The NFL’s pre-draft process is a strange dizzying array of hoops that teams set up for prospects to jump through.
Both literal and figurative ones.
New Orleans Saints running back Alvin Kamara explained one such figurative hoop he was asked to jump through — but one he refused to.
Kamara told Andrew Hawkins for a segment called “Guard Down” for Uninterrupted about how someone with an NFL team warned him that the general manager might not love his physical appearance.
“I had a team before I went into a meeting, one of the guys came up to me and was like, ‘Well, you’re about to go in with the GM so, you know, he doesn’t really understand the nose rings and things like that,’ ” Kamara said. “So you might want to — can you take them out or tuck them?’
“I was like, ‘No.’ ”
Kamara ended up being a third-round pick (67th overall) in 2017. His talent suggested he should have gone higher than that; there was even chatter a few months before the draft that Kamara was in the first-round discussion after a college career at Tennessee that featured a number of explosive plays.
How much the nose ring — or Kamara’s interviews — played into his mini-tumble, we’ll never know the answer to that. But in two seasons he’s established himself as a terrific playmaker for the Saints with 32 touchdowns, 3,146 yards from scrimmage and four two-point conversions.
New Orleans has to be thrilled with how that pick has turned out. And Kamara can hold his head up high, despite the draft drop and the lost salary that comes with it, knowing that he didn’t try to change who he was to impress a potential employer and be someone he wasn’t.

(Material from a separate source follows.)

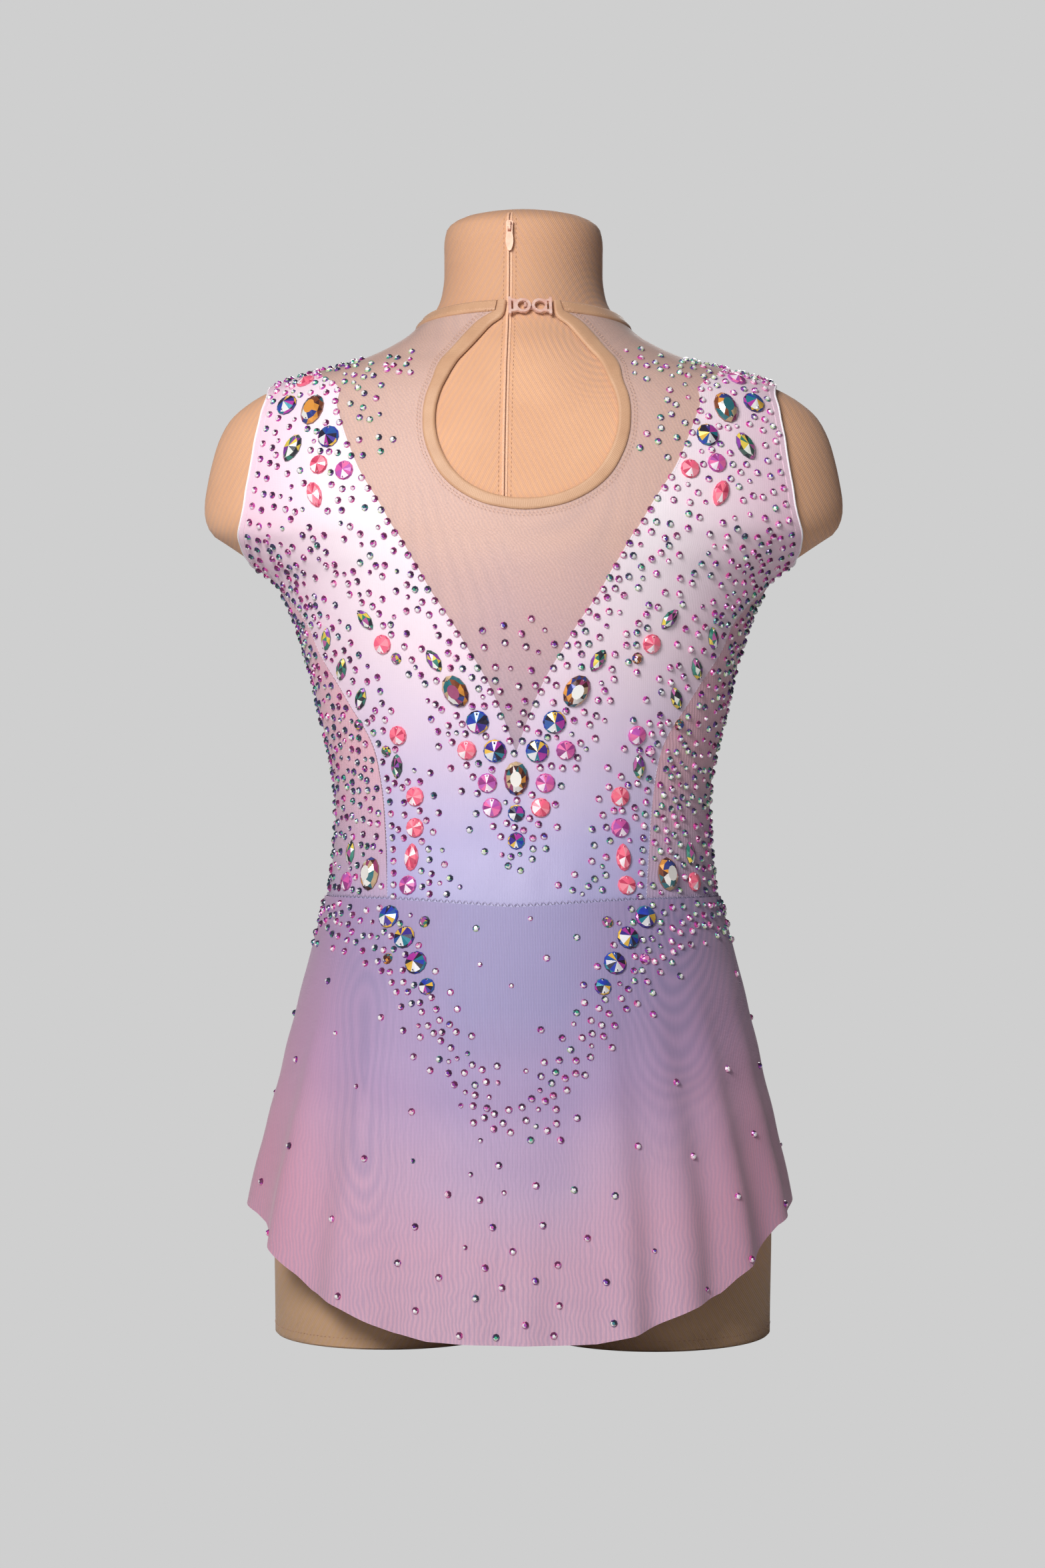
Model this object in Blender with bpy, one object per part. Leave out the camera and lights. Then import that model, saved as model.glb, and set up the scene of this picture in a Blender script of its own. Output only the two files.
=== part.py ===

“Basically, if you don’t understand it or you don’t like it, then you don’t need to draft me,” Kamara said. “It wouldn’t be a good choice to draft me.”
Here’s the full video:
Why would an NFL team care about Alvin Kamara’s nose ring?
As our heads spin thinking about which GM it might have been, we have some guesses — one that shall remain nameless in this space. But it does highlight how bizarre and oldfangled the draft interview process can be. You probably could argue that this is the case in many other fields and professions as well, and you’d probably be right.
But the NFL is different. Talent and work ethic far outweigh personal appearance on the list of critical skills required for NFL success.
Would the Carolina Panthers have passed on Cam Newton knowing that he later would be known for his sometimes-foppish outfits? Of course not.
Should teams fear players with highly visible tattoos and other piercings? It’s ridiculous to even consider the matter.
So that’s why teams that place too much value in seeking out clean-cut (whatever that means) players who fit a certain archetype will routinely miss on gifted players such as Kamara.
Credit to the Saints for apparently having no issue with Kamara’s appearance. But mostly credit to Kamara for refusing to look the way some one else wants him to.